Prep Signing: Salisbury’s Adams is a Western Michigan Bronco

  • Posted: Thursday, April 25, 2013 11:05 a.m.
JON C. LAKEY/SALISBURY POST Salisbury High School's Keion Adams and his mother Tanika Burnon celebrate Keion heading to West Michigan University to play football.
JON C. LAKEY/SALISBURY POST Salisbury High School's Keion Adams and his mother Tanika Burnon celebrate Keion heading to West Michigan University to play football.

SALISBURY — They say good things come to those who wait.

A patient Keion Adams waited and local sports fan Brian Messisco, an unofficial, let’s say, mentor to prep athletes around here, came through.
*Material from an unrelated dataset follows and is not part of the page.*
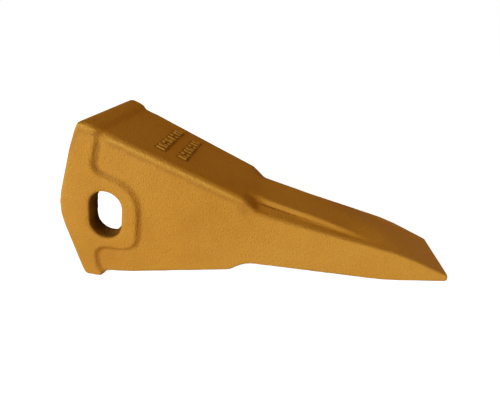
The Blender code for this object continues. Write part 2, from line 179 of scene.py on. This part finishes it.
# Each round is followed by one that pushes back, so that corners are rounded without the
# whole casting shrinking. The hollows where the rib grows out of the wedge were rounded most
# in the pattern, so they get more rounds than the rest.
places = np.array([v.co for v in shape.verts])
for _ in range(SOFTENING_ROUNDS):
    places = softened(places, 1)
    places = softened(places, 1, KEPT_FULL)
from_rear = places[:, 0] - cad_low.x
at_neck = fade(from_rear, NECK_FROM - NECK_FADE, NECK_FROM)
at_neck *= 1.0 - fade(from_rear, NECK_TO, NECK_TO + NECK_FADE)
at_neck *= fade(np.abs(places[:, 1]), NECK_INSIDE - NECK_FADE, NECK_INSIDE)
at_neck *= 1.0 - fade(np.abs(places[:, 1]), NECK_OUTSIDE, NECK_OUTSIDE + NECK_FADE)
at_neck *= fade(places[:, 2], NECK_ABOVE - NECK_FADE, NECK_ABOVE)
places = softened(places, NECK_ROUNDS, 0.5 * at_neck[:, None])

# The pattern was worn most on the corners of the collar and where its top steps down.
for spot_from_rear, height, reach, rounds in WORN_SPOTS:
    off = np.hypot(places[:, 0] - cad_low.x - spot_from_rear, places[:, 2] - height)
    places = softened(places, rounds, 0.5 * (1.0 - fade(off, 0.5 * reach, reach))[:, None])

# Grinding left the ledges beside the rib falling a little to the outside, most at the neck.
along = np.clip((from_rear - LEDGE_FROM) / (LEDGE_TO - LEDGE_FROM), 0.0, 1.0)
outside = LEDGE_OUTSIDE[0] + (LEDGE_OUTSIDE[1] - LEDGE_OUTSIDE[0]) * along
on_ledge = np.clip((outside - np.abs(places[:, 1])) / LEDGE_WIDTH, 0.0, 1.0) * (1.0 - along)
on_ledge *= fade(from_rear, LEDGE_FROM, LEDGE_FROM + NECK_FADE)
on_ledge *= fade(np.abs(places[:, 1]), LEDGE_INSIDE, LEDGE_INSIDE + LEDGE_INSIDE_FADE)
on_ledge *= fade(places[:, 2], UNDERSIDE_BELOW, UNDERSIDE_BELOW + 0.01)
places[:, 2] += LEDGE_RISE * on_ledge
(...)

Messisco knew Bill Kenney when he was an assistant at Penn State. When Messisco was told Adams hadn’t signed, he made a phone call to Kenney, now an assistant at Western Michigan.

“The next thing I know,” chuckled Salisbury coach Joe Pinyan, “I’m on the phone with Bill Kenney. He told me, ‘We’ve got one scholarship and we need a defensive player. We like your guy.’

“And the next thing you know, Keion is flying to Kalamazoo, Michigan.”

Just like that, Adams became a Western Michigan Bronco.

And he can’t wait to play in the Mid-American Conference under head coach P.J. Fleck, a former Rutgers assistant who followed Greg Schiano to the Tampa Bay Buccaneers last season.

“He is fast-paced and a fast tempo,” Adams said. “He took a lot of tools from the NFL and put them in a college program.”

Adams was thinking of joining teammate Justin Ruffin as a preferred walk-on at Appalachian State but added, “This is a full ride. I couldn’t pass this up.”

Adams might get quality playing time right away, due to injuries and a need for linebackers. He said he could play a hybrid — half linebacker, half defensive end.

“I’ll get to rush the passer and be a little DB,” he said.

He’ll also get to see a completely different atmopshere from Salisbury. Kalamazoo, a city of around 75,000, is a 12-hour drive.

“I’ll get adjusted,” Adams assured. “I wanted to get away and get into a whole different environment. See the world, basically.”

Adams will definitely be seeing big-time football. Western Michigan opens at Michigan State on Friday, Aug. 30. The Broncos also play at Big Ten Northwestern and Iowa.

“He’ll get to play on a big-time level and he’s got to be excited about that,” Pinyan said.

Simply put, Adams, at 6-foot-3, 230 pounds, was the best athlete on the football field in Rowan County last season.

Pinyan remembers the time he caught a pass against South Rowan and hurdled a player.

There was the acrobatic, one-handed interception against West Rowan. His biggest stop may have come on fourth-and-inches against High Point Andrews in a 36-35 win. Pinyan even goes back to Adams’ sophomore year when he made two big catches to help Salisbury win a state championship.

“He’s had a ton of ‘wow’ moments,” Pinyan said.

And Adams has produced them in football, basketball and track.

“Imagine getting him on a program where they’re feeding him and working him and having him focusing on just one sport,” Pinyan said.

When the season began, ACC schools saw the athleticism and inquired.

“I don’t know what happened,” Adams said.

Doesn’t matter now. Adams is glad he waited for the perfect opportunity. He said Western Michigan’s campus was bigger than he expected and the football facilities are first-rate.

“It’s a business, as far as recruiting,” Adams shrugged. “I found the right business as far as Western Michigan.”

Pinyan said he had only one request for the Bronco coaching staff.

“They need to get some nonconference games closer to Salisbury,” he laughed.

Word is, Pinyan’s got Brian Messisco on it.